News | Thursday, 7th June 2018
Engage for Education forum for policy and practice development next week
Join Angela Rayner MP for a policy consultation on Labour's National Education Service and attend professional development workshops
Manchester Metropolitan University is hosting the 'Engage for Education forum for policy and practice development' on 15 June 2018.
As part of the National Education Service Roadshow, this event offers staff and students the opportunity to join Angela Rayner MP, Shadow Education Minister, for a policy consultation on Labour's National Education Service (NES) and have their say on the proposed principles.
Key speakers Angela Rayner MP, Dr Mary Bousted, Joint General Secretary of the National Education Union, and Professor Terry Wrigley, Visiting Professor at Northumbria University and More Than A Score campaigner, will be asking the question ‘what should a National Education Service be for and what values should it embody?’

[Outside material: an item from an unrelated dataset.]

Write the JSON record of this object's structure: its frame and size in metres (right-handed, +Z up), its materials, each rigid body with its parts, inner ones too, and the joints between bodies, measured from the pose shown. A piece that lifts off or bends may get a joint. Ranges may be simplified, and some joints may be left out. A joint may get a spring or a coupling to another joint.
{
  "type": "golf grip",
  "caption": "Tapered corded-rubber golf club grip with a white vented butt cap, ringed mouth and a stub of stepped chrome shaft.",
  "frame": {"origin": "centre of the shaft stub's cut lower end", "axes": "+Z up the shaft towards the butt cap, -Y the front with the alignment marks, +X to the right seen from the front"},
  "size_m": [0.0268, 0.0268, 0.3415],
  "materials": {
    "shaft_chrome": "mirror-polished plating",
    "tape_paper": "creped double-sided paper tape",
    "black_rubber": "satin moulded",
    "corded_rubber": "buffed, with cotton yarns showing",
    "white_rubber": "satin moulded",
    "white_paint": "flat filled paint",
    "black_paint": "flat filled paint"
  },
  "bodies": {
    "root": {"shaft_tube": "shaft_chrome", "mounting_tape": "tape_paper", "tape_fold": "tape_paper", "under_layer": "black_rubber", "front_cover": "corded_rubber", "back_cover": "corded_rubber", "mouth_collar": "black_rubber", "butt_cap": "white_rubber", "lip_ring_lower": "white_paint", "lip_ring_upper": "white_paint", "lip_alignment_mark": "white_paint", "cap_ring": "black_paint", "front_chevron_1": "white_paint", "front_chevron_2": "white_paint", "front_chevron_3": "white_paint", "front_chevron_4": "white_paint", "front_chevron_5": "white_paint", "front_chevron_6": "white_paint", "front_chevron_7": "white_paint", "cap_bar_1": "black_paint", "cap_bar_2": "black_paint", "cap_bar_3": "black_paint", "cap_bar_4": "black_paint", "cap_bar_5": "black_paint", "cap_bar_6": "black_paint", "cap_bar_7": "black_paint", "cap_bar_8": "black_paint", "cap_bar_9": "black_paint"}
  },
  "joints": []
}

Teachers and professionals in education will gather at Manchester Metropolitan University next week to ensure the NES is developed with the shared skills and knowledge of the sector. The principles of the NES will underpin the development of new education policies by the Shadow Education team.

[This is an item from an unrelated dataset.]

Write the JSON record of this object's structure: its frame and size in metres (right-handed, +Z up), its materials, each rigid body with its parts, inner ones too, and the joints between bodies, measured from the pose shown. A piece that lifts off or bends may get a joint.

Following the policy forum and consultations, the University is hosting professional development workshops co-designed and co-presented by research-engaged teachers from local schools and leading educational researchers.
The aim of the workshops are to provide new ideas and insights into how teachers and educators can develop in practice.
Professional development sessions will be on various topics including offering advice on how teachers can build resilience, professional learning, school-to-school collaboration, school development, inclusive education and early career preparation.
Moira Hulme, Professor of Teacher Education and event organiser, will be running the ‘School-to-school collaboration: leading cluster-based school improvement’ session. Prof Hulme said: “For more than a decade, academic and policy literature has positioned inter-school collaboration as a catalyst for system improvement, a strategy to address place-based inequities, and an alternative to hierarchical, target-driven reform focused on individual schools. While collaboration is widely supported, the evidence based on the outcomes of school networks operating in diverse conditions is mixed.”
The event follows on from the successful Education Symposium hosted by Mike Kane MP, Shadow Minister for Schools, and the Faculty of Education at the House of Commons.
Manchester Metropolitan’s University Schools Model, which sees groups of student trainees and University subject mentors based in schools, will also be a focus of the Engage for Education event. Amanda Smith, Head of STEM Education Manchester at Manchester Metropolitan University, will be presenting on the model’s collaborative approach to school development through the integration of Initial Teacher Education and Continued Professional Development with the Rebecca Smith, the Principal of partner school Manchester Creative and Media Academy.